● **Source data**
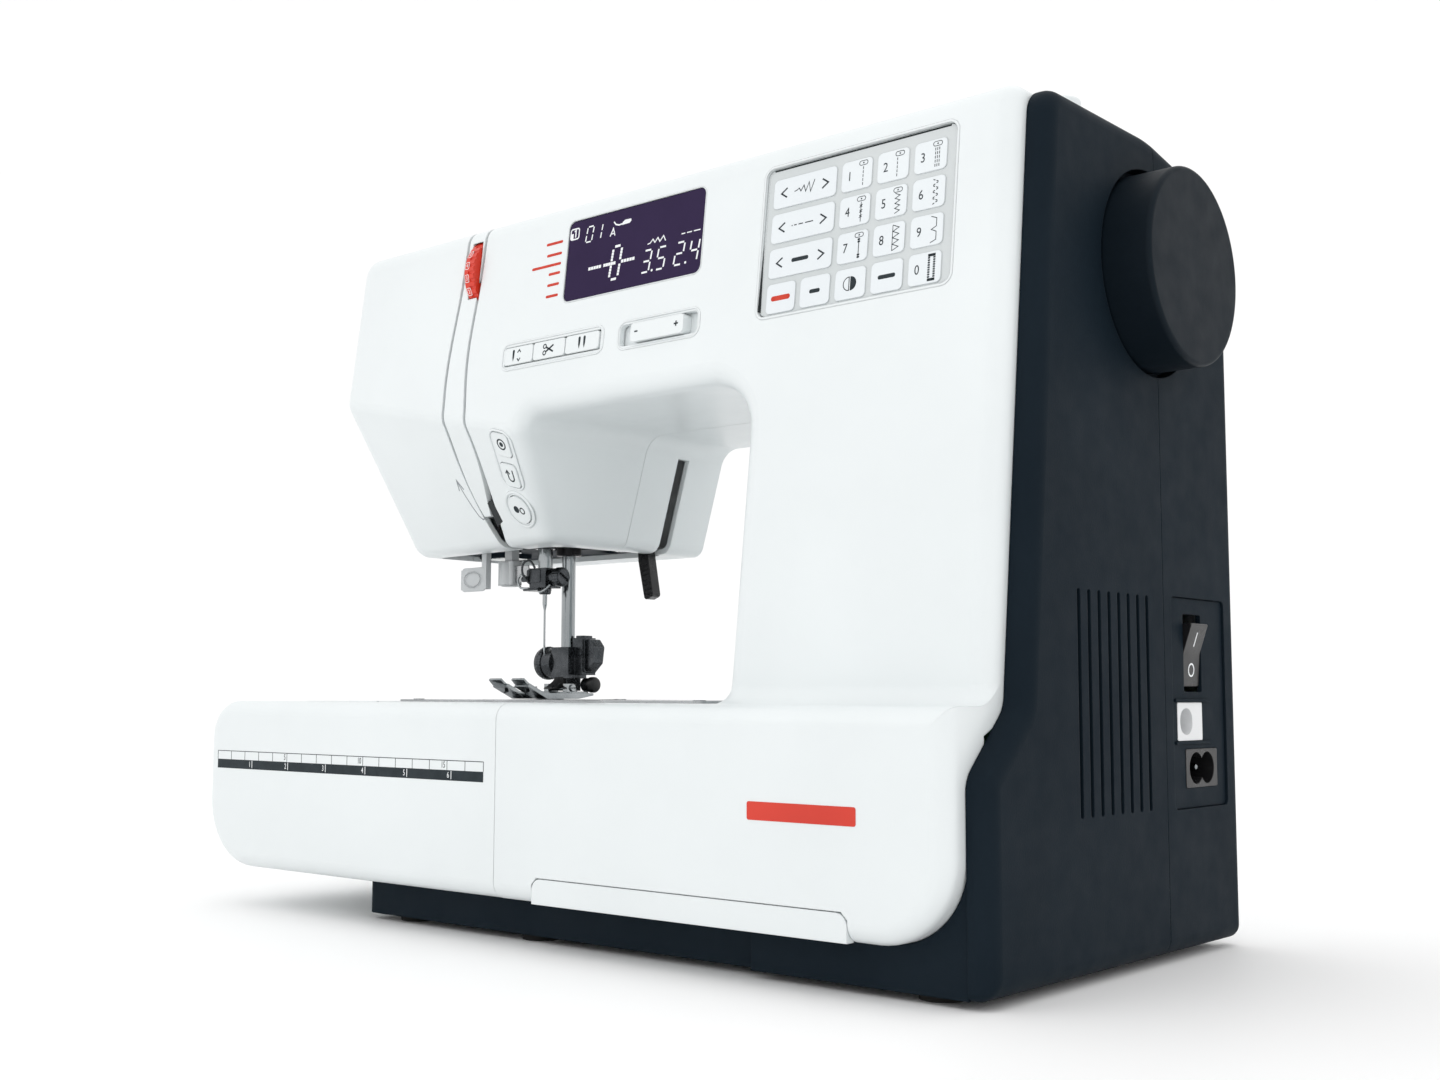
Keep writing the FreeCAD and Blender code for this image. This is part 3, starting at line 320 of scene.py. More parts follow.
def curve_solid(outlines, depth, bevel=0.0, text=None, size=1.0):
    """Flat solid of closed outlines, inner ones being holes, or of text. Its upper face is at height 0."""
    kind = "FONT" if text else "CURVE"
    data = bpy.data.curves.new("scratch", kind)
    if text:
        data.body = text
        data.size = size
        data.align_x = "CENTER"
        data.align_y = "CENTER"
        data.resolution_u = 3
    else:
        data.dimensions = "2D"
        for outline in outlines:
            spline = data.splines.new("POLY")
            spline.points.add(len(outline) - 1)
            for target, (u, v) in zip(spline.points, outline):
                target.co = (u, v, 0.0, 1.0)
            spline.use_cyclic_u = True
    data.fill_mode = "BOTH"
    data.extrude = depth / 2 - bevel
    data.bevel_depth = bevel
    data.bevel_resolution = 2
    data.offset = -bevel
    obj = bpy.data.objects.new("scratch", data)
    mesh = bpy.data.meshes.new_from_object(obj)
    mesh.transform(Matrix.Translation((0.0, 0.0, -depth / 2)))
    bpy.data.objects.remove(obj)
    bpy.data.curves.remove(data)
    return mesh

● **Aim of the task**
Copy every line verbatim.

● **Expected answer**
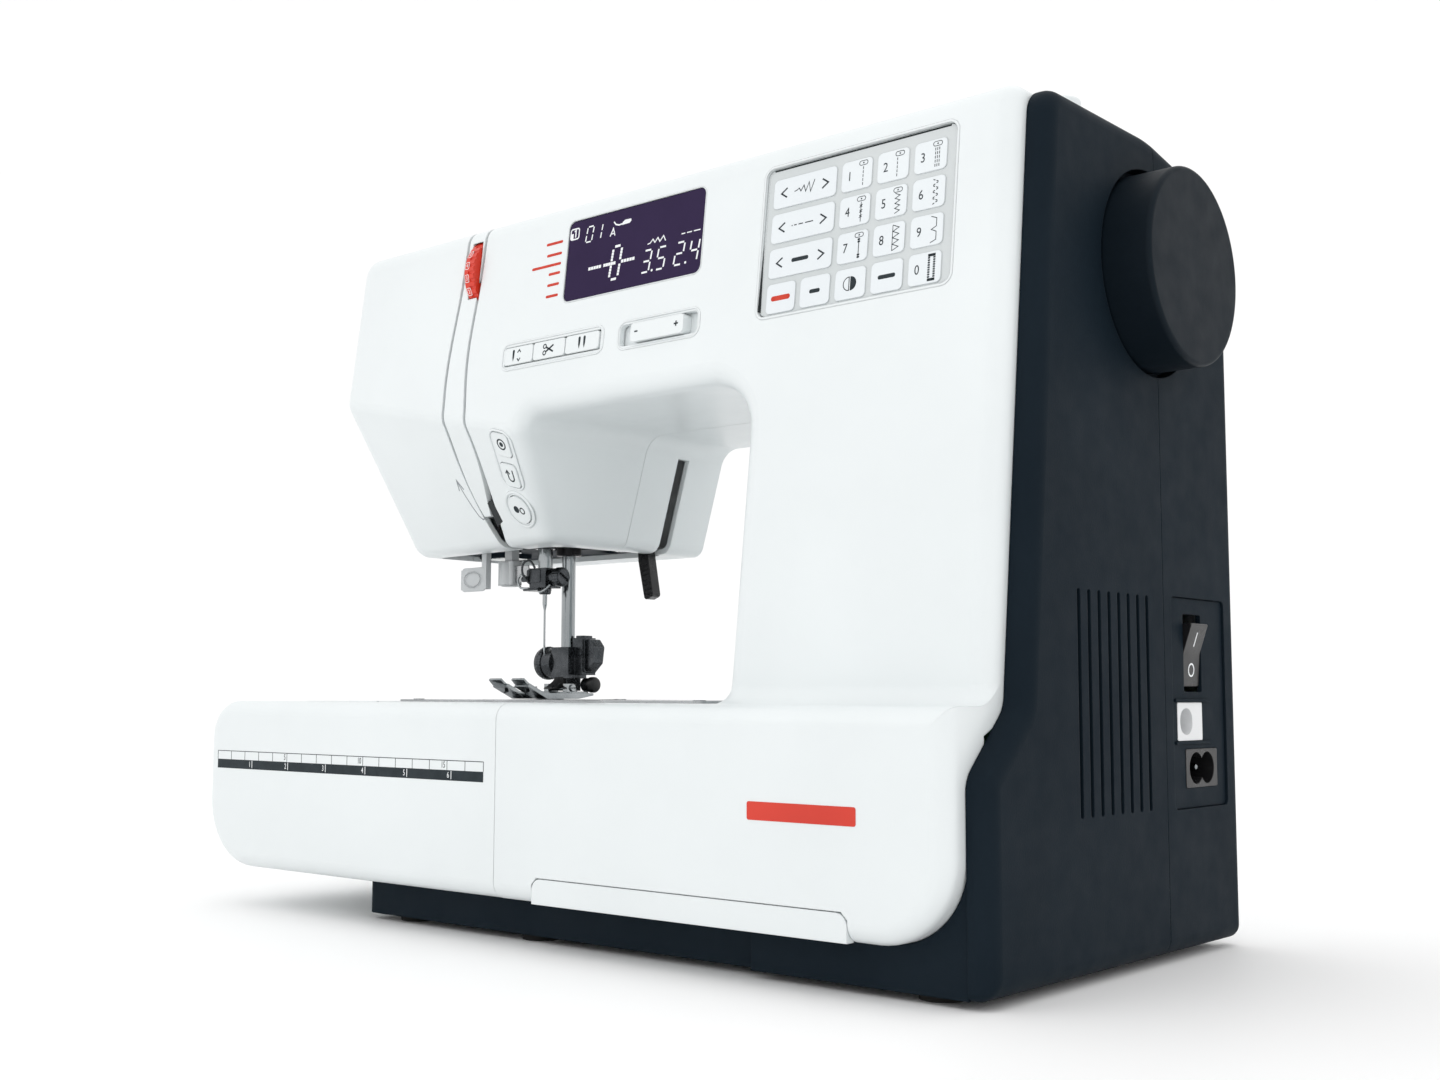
Keep writing the FreeCAD and Blender code for this image. This is part 3, starting at line 320 of scene.py. More parts follow.
def curve_solid(outlines, depth, bevel=0.0, text=None, size=1.0):
    """Flat solid of closed outlines, inner ones being holes, or of text. Its upper face is at height 0."""
    kind = "FONT" if text else "CURVE"
    data = bpy.data.curves.new("scratch", kind)
    if text:
        data.body = text
        data.size = size
        data.align_x = "CENTER"
        data.align_y = "CENTER"
        data.resolution_u = 3
    else:
        data.dimensions = "2D"
        for outline in outlines:
            spline = data.splines.new("POLY")
            spline.points.add(len(outline) - 1)
            for target, (u, v) in zip(spline.points, outline):
                target.co = (u, v, 0.0, 1.0)
            spline.use_cyclic_u = True
    data.fill_mode = "BOTH"
    data.extrude = depth / 2 - bevel
    data.bevel_depth = bevel
    data.bevel_resolution = 2
    data.offset = -bevel
    obj = bpy.data.objects.new("scratch", data)
    mesh = bpy.data.meshes.new_from_object(obj)
    mesh.transform(Matrix.Translation((0.0, 0.0, -depth / 2)))
    bpy.data.objects.remove(obj)
    bpy.data.curves.remove(data)
    return mesh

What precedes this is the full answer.